Autre élément rassurant, la confidentialité des échanges. Garantie par l’article 1531 du Code de procédure civile, elle profite à tous les protagonistes de la médiation : médiateurs, parties, avocats. Ces derniers ont d’ailleurs la faculté de définir les termes de cette confidentialité.

 
Des pistes pour promouvoir la médiation
Sans un travail de sensibilisation et de formation, difficile de convaincre les entreprises d’opter pour la médiation. C’est pourquoi la Commission recommande la mise en place de modules de formation. Ces derniers pourraient être assurés ou bien en interne par les directions juridiques, ou bien à l’extérieur par les Centres de médiation (Club des juristes, Médiation et entreprise ; février 2019).
 
La création d’un outil statistique centralisé permettrait, en outre, de mieux informer les entreprises sur l’efficacité de la médiation (Club des juristes, Médiation et entreprise ; février 2019).
Il serait alimenté par les Centres de médiation et les médiateurs, sur la base du volontariat. Les informations fournies pourraient comprendre :

– la nature de la médiation (interentreprise, intra-entreprise, autre) ;

– le montant de l’enjeu financier classé par tranches (cinq ou six maximum) ;

– l’existence de procédures judiciaires ou arbitrales au moment où les parties ont décidé de tenter une médiation ;

– le résultat de la médiation.

Autre proposition phare : introduire l’obligation d’informer les clients sur la médiation dans le règlement intérieur national des avocats (Club des juristes, Médiation et entreprise ; février 2019).

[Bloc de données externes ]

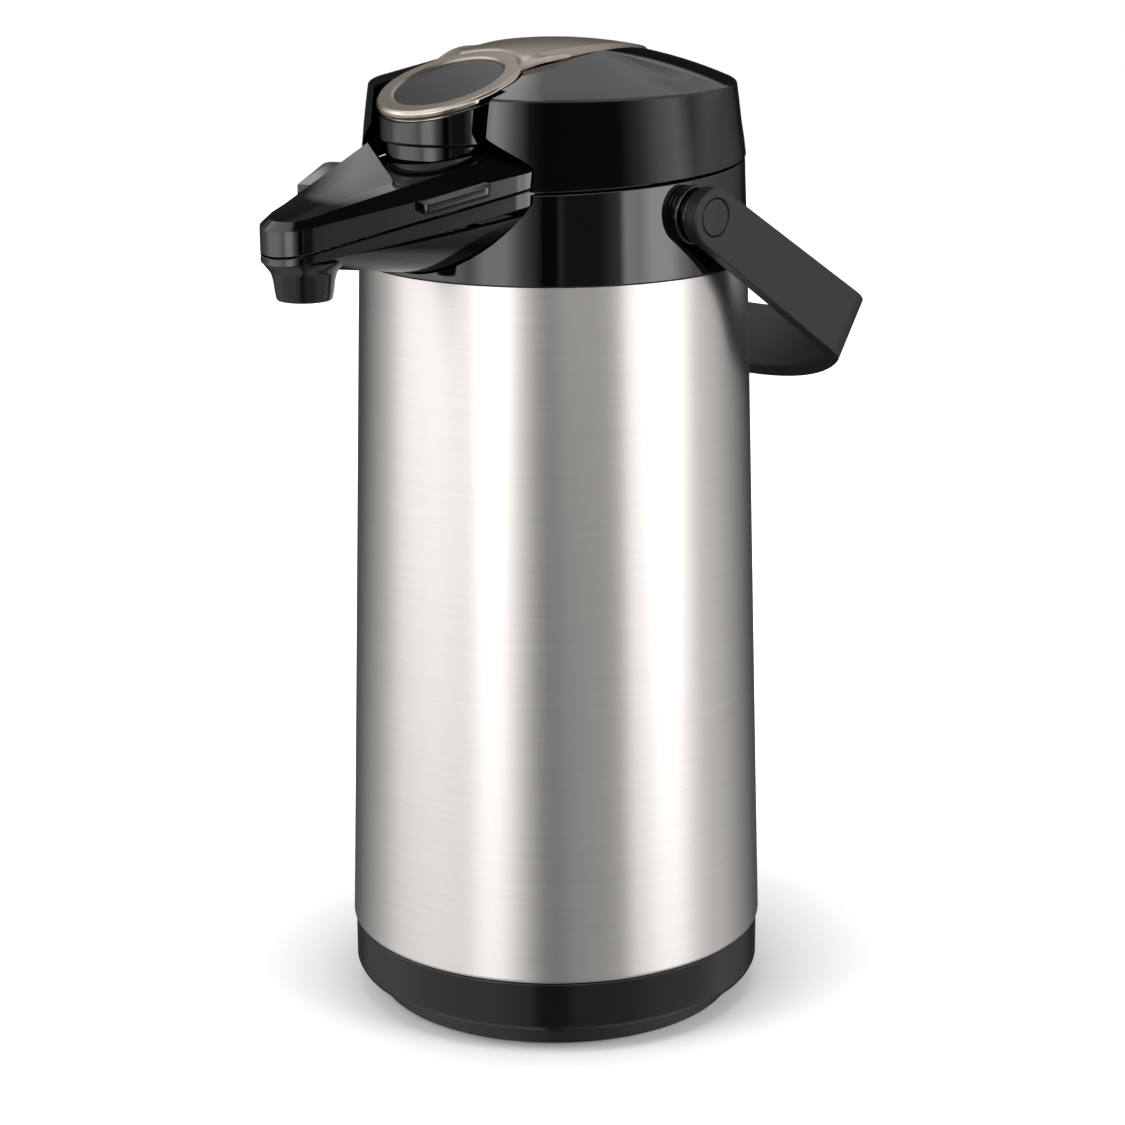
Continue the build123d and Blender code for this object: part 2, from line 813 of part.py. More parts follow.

Enfin, la Commission préconise d’amender l’article 1534 du Code de procédure civile (Club des juristes, Médiation et entreprise ; février 2019). Ce texte permet à l’une des parties signataires d’un protocole d’accord transactionnel de solliciter son homologation auprès du juge. Pour ce faire, l’accord exprès de l’autre partie est requis. La Commission se montre favorable à la suppression de cette exigence.